### WHAT THIS TASK INVOLVES
Take the data below and extract the lines from the one with "The Blender code" to the one with "bpy.data.objects.remove(cutter, do_unlink=True)", inclusive, exactly as written.

### DATASET CONTENT
....

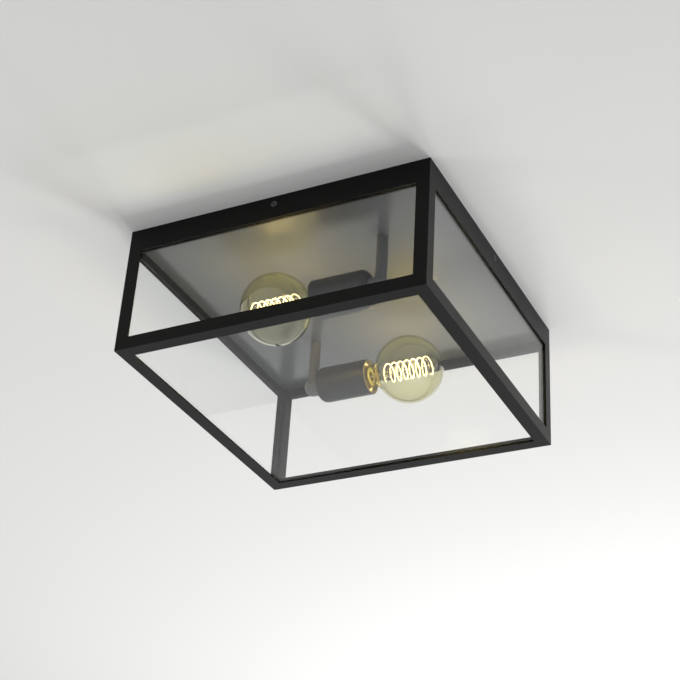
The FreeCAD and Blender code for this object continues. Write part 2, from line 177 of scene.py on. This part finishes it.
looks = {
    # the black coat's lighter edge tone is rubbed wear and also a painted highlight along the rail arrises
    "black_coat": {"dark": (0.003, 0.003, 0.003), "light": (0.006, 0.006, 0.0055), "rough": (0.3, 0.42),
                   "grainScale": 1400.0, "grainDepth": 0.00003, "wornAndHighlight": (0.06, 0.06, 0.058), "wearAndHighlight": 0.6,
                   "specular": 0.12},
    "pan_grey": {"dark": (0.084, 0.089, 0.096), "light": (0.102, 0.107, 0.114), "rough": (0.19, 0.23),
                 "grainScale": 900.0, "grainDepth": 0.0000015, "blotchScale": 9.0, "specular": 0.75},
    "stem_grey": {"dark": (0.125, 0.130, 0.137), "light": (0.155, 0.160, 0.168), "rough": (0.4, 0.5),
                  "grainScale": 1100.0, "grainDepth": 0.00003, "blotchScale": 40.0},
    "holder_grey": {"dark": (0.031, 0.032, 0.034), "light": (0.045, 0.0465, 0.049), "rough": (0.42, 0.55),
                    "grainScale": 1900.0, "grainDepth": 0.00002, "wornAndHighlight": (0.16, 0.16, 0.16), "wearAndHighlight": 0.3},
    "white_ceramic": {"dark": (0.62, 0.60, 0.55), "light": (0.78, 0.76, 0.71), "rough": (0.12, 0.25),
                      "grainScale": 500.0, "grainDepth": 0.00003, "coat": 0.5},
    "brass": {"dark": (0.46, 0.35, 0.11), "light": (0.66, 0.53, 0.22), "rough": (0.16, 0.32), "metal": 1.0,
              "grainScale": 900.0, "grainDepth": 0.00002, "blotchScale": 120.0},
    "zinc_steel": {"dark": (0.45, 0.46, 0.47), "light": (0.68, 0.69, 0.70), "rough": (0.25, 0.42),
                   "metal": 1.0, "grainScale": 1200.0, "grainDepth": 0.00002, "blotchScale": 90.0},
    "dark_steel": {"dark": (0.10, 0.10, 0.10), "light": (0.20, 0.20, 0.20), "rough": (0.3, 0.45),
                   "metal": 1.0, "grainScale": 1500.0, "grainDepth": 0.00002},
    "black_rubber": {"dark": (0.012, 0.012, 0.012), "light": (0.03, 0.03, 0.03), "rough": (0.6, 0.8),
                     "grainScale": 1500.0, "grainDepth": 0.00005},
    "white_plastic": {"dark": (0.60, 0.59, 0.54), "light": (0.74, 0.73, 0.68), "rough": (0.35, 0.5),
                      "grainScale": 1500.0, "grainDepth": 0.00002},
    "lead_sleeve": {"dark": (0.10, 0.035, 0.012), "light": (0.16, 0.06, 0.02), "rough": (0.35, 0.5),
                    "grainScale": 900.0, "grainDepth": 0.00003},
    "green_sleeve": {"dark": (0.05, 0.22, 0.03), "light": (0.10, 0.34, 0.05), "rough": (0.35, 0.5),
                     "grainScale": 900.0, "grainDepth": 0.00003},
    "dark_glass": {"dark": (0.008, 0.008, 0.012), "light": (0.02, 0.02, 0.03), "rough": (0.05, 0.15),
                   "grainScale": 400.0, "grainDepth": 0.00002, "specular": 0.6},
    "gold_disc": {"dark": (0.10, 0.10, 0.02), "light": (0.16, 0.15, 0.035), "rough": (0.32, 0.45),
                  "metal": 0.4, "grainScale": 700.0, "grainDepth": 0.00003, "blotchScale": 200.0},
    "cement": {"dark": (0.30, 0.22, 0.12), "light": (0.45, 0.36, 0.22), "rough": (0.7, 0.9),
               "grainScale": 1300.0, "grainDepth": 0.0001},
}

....

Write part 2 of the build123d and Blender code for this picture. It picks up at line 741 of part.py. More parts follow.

....

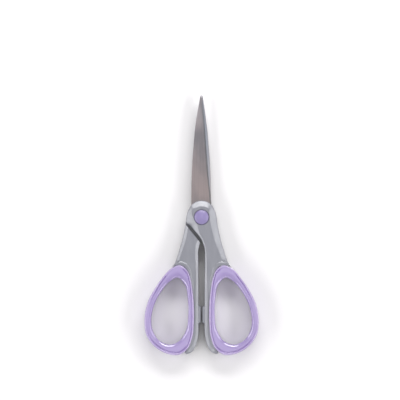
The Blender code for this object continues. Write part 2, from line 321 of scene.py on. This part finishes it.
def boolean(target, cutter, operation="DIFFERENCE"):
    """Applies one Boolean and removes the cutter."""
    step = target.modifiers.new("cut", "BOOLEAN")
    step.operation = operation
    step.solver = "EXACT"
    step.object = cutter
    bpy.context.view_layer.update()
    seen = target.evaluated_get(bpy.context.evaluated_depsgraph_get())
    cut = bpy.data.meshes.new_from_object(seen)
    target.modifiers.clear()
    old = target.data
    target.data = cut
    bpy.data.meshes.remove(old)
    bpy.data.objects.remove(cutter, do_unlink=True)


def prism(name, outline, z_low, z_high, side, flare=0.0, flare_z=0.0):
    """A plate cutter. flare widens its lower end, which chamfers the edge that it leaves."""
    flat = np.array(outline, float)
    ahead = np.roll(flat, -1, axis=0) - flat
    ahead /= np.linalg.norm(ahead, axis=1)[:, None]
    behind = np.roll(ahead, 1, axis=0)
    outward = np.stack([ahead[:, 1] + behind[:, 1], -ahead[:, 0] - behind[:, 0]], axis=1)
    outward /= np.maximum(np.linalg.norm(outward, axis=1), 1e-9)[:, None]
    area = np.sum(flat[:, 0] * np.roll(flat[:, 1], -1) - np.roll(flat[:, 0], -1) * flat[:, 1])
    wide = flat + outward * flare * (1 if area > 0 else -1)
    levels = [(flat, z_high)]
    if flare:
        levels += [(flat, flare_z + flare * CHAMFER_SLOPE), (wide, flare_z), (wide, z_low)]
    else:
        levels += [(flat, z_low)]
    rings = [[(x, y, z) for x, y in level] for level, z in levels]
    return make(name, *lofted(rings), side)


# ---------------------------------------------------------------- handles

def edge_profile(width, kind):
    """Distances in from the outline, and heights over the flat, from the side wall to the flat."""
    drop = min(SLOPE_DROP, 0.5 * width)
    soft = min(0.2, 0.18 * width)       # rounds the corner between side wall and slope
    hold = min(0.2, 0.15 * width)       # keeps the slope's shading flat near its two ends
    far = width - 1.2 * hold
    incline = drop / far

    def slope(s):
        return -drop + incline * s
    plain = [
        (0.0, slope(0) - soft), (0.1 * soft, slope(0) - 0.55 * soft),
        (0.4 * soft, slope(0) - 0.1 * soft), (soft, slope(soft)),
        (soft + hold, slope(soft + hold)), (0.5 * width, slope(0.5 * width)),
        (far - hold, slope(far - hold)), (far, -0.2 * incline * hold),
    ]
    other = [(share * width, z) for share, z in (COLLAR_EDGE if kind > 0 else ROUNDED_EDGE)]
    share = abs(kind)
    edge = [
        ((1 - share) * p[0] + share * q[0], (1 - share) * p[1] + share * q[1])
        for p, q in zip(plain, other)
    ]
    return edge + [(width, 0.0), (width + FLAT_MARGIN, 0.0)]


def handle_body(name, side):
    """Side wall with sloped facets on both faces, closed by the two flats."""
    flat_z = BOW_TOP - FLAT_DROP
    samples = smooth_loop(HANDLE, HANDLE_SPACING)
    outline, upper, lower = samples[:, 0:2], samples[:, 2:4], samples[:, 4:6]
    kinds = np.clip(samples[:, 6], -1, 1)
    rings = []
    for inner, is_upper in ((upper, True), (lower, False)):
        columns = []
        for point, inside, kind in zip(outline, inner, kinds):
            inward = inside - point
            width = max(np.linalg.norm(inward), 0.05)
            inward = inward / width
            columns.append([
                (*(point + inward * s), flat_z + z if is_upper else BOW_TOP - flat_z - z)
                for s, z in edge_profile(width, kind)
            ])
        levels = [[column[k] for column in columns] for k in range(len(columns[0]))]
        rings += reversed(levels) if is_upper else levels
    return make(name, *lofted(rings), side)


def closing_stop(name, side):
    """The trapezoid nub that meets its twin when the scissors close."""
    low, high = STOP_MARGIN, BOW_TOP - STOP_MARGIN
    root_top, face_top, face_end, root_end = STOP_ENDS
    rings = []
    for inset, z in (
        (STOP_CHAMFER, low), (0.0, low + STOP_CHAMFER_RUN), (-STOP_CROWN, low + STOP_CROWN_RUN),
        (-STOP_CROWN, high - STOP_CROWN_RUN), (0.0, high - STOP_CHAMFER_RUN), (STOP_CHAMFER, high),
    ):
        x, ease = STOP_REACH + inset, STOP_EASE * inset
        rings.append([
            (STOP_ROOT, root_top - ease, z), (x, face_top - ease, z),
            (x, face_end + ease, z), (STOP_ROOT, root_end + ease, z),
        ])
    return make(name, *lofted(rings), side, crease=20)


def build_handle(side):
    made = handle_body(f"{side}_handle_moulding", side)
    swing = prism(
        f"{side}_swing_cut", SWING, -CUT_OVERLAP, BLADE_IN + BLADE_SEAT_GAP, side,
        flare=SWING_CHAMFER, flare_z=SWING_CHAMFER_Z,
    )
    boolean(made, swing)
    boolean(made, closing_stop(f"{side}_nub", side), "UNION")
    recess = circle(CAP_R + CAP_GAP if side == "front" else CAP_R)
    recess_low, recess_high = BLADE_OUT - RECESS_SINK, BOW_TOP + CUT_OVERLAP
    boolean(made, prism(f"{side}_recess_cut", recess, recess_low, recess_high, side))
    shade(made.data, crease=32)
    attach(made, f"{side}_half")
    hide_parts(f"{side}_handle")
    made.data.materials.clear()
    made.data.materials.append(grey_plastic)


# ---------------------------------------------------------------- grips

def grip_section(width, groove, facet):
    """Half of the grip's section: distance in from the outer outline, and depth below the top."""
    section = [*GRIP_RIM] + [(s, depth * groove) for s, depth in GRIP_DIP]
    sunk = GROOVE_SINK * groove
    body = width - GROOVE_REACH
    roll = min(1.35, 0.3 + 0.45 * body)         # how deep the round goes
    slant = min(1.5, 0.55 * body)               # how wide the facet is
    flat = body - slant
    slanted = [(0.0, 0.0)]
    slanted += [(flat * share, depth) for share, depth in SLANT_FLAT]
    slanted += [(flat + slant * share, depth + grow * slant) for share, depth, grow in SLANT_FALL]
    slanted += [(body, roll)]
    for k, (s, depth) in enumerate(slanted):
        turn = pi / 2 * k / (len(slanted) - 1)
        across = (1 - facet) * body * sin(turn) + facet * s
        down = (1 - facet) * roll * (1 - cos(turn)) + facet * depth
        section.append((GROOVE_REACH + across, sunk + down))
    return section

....

### RESULT OF THE TASK
The Blender code for this object continues. Write part 2, from line 321 of scene.py on. This part finishes it.
def boolean(target, cutter, operation="DIFFERENCE"):
    """Applies one Boolean and removes the cutter."""
    step = target.modifiers.new("cut", "BOOLEAN")
    step.operation = operation
    step.solver = "EXACT"
    step.object = cutter
    bpy.context.view_layer.update()
    seen = target.evaluated_get(bpy.context.evaluated_depsgraph_get())
    cut = bpy.data.meshes.new_from_object(seen)
    target.modifiers.clear()
    old = target.data
    target.data = cut
    bpy.data.meshes.remove(old)
    bpy.data.objects.remove(cutter, do_unlink=True)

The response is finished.